In the first quarter of 2017 revenue of Tiga Pilar Sejahtera Food fell 12.3 percent year-on-year (y/y) to IDR 1.46 trillion (approx. USD $109.8 million), particularly because the company's rice sales fell 17.2 percent (y/y) due to falling demand from Bulog, Indonesia's state food procurement body.
The management of Tiga Pilar Sejahtera Food earlier said to expect net profit to fall 15.3 percent (y/y) in full-year 2017 to IDR 502.5 billion, primarily due to weakening rice sales. However, this may be a too rosy forecast according to UOB Kay Hian Sekuritas.

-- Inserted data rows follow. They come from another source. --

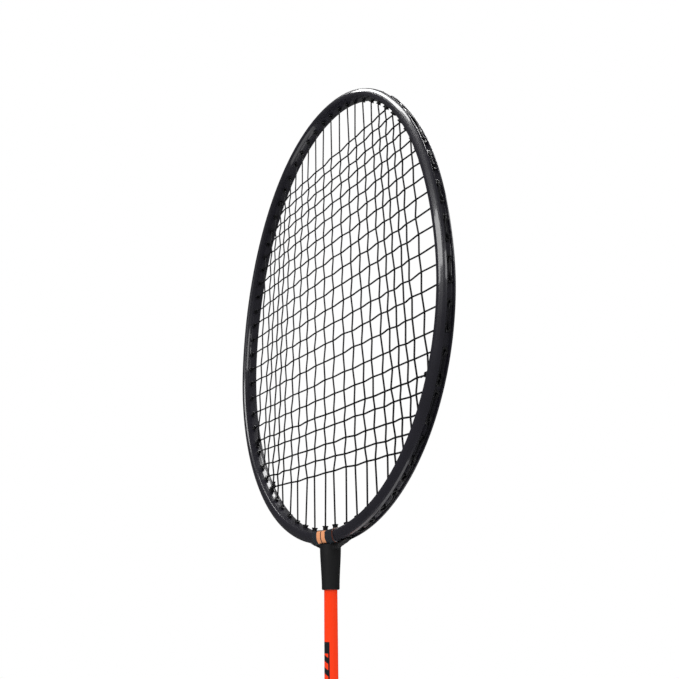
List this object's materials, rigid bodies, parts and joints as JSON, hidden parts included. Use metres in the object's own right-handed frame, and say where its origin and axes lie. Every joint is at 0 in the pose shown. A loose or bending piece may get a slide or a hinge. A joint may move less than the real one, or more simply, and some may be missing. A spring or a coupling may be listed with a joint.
{
  "type": "badminton racket",
  "caption": "Oval strung racket head on a T-joint, slim round shaft and a wrapped eight-sided handle, held in one hand to hit a shuttlecock.",
  "frame": {"origin": "centre of the butt end, on the plane of its flat face", "axes": "+Z along the shaft to the head, X across the head, Y square to the strings"},
  "size_m": [0.2052, 0.0288, 0.675],
  "materials": {
    "frame_paint": "satin black paint",
    "string": "dark nylon, slight sheen",
    "grommet": "black nylon moulding",
    "band_paint": "blue-black gloss paint",
    "joint_metal": "cast, unpainted",
    "cone_plastic": "matt black moulding",
    "shaft_paint": "gloss orange lacquer",
    "pin_steel": "plain",
    "handle_wood": "bare",
    "grip": "soft matt, perforated",
    "finish_tape": "smooth vinyl",
    "cap_plastic": "moulded",
    "badge": "orange gloss disc"
  },
  "bodies": {
    "root": {"head_frame": "frame_paint", "main_string": "string", "cross_string": "string", "grommet_strip_right_1": "grommet", "grommet_strip_right_2": "grommet", "grommet_strip_right_3": "grommet", "grommet_strip_right_4": "grommet", "grommet_strip_right_5": "grommet", "grommet_strip_right_6": "grommet", "grommet_strip_left_1": "grommet", "grommet_strip_left_2": "grommet", "grommet_strip_left_3": "grommet", "grommet_strip_left_4": "grommet", "grommet_strip_left_5": "grommet", "grommet_strip_left_6": "grommet", "t_joint_band": "band_paint", "t_joint_core": "joint_metal", "t_joint_cone": "cone_plastic", "shaft": "shaft_paint", "shaft_pin": "pin_steel", "handle_core": "handle_wood", "handle_cone": "cone_plastic", "grip_wrap": "grip", "grip_finish_tape": "finish_tape", "butt_cap": "cap_plastic", "butt_badge": "badge"}
  },
  "joints": []
}
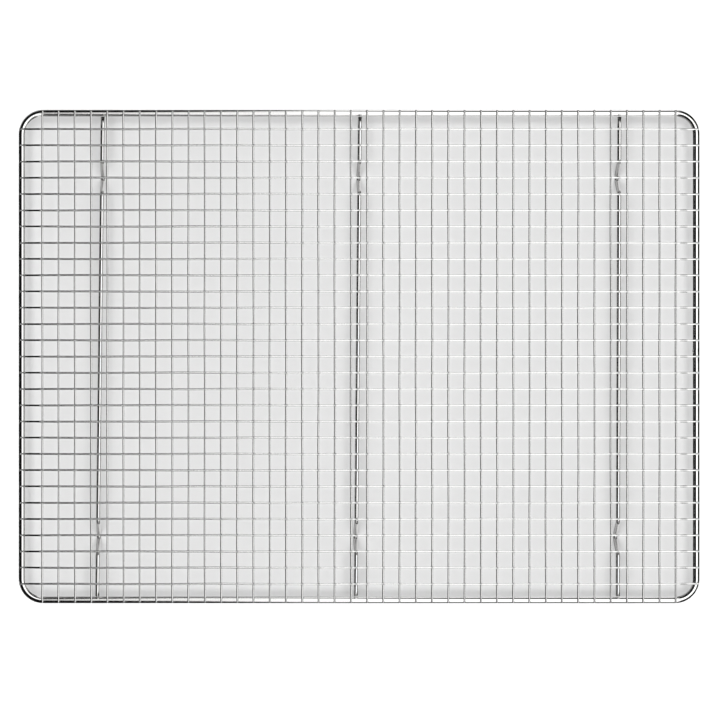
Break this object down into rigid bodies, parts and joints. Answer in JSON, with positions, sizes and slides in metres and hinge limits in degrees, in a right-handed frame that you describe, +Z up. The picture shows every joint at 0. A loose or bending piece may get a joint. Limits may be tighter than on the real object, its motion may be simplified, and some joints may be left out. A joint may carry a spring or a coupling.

A positive development, however, is that one of Tiga Pilar Sejahtera Food's subsidiaries is scheduled to conduct an initial public offering (IPO) on the Indonesia Stock Exchange at the end of the year. Dunia Pangan, the rice unit of Tiga Pilar Sejahtera Food (which is able to produce up to 480,000 tons of rice per year), plans to offer 20 percent of its enlarged capital to the public. This IPO should also give a boost to demand for shares of Tiga Pilar Sejahtera Food.
Regarding the long-term, the outlook for Tiga Pilar Sejahtera Food remains positive. UOB Kay Hian Sekuritas set the target price of the company's shares at IDR 2,050 a piece (reflecting a price-to-earnings ratio at 12.9, entry level at IDR 1,800).